It's a unique twist to a baking competition, but does Crime Scene Kitchen rise above the rest?
Review: Crime Scene Kitchen
Clearly, FOX decided to combine two popular genres of show: baking competitions and Forensic Files.
There are two definite television trends that are both at the precipice of over saturation and also the base camp of their popularity: baking shows and true crime mysteries. If I created a television channel that was just baking shows and true crime mysteries, I’d probably be a bazillionaire.
Fox definitely tried to cash on the trend with Crime Scene Kitchen, a series-long baking competition that sees 12 pairs of bakers try to solve confectionary mysteries for a $100,000 cash prize. In each episode, bakers create two confections and the team that does the worst is eliminated.
The twist is that the confections the team are trying to create are unknown, and bakers must investigate a used kitchen (the Crime Scene Kitchen) to find clues as to what the confection is, whether it’s ingredients left out (or maybe unused), dirty utensils and the crumbs found on them, or paper clues and recipes strewn about. It’s a mix between an escape room puzzle and a baking competition and I really like how the challenges are set up that only a thorough investigator and a knowledgable baker are truly set up for success.
The biggest problem with Crime Scene Kitchen is that it’s on Fox.
If this show was on a network like Food Network or even Netflix, it would be a charming, self-contained half hour of solving a baking mystery. Unfortunately, it’s on Fox, so the hour-long format starts with half of the 12 teams of bakers taking on two challenges, then the other half take on the next episode’s challenge. Play alternates until enough bakers are eliminated to have all the bakers compete on one stage together. It’s confusing and with such a strong game format to play, I don’t really care who the bakers are; I just care that sometimes people guess the mystery bake bang-on and sometimes people are totally off base.
And that’s really my biggest complaint with the show. The puzzles set out to the bakers are clever, especially if you’re obsessed with Bake Off and recognize classic desserts like the crockembouche or the princess torte. Host Joel McHale is a strange choice but he tamps down his signature “I don’t want to be here” sarcasm and replaces it with “this is a silly construct for a game” sarcasm and it comes off as funny and not as cloying as you’d expect. The judges, popular epic cake baker Yolanda Gampp and Michelin-star chef Curtis Stone, are competent and fair judges, and their metric of “as close to the mystery bake as possible” is fair and even-handed.

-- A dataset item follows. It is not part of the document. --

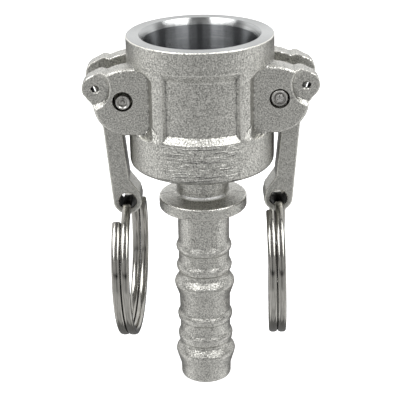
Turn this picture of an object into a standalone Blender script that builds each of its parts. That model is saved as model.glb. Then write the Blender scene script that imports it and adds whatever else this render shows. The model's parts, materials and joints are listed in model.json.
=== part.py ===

I love baking shows a whole lot, especially competitions with an odd twist. I just don’t love the format that Fox has chosen for this series. If you can binge this show, I’d recommend doing that—episodes are on Hulu if that’s something that interests you. If Fox were to bring the show back for a second season, I would hope the show leans more into the investigation part of the game, and less of the convoluted championship setup.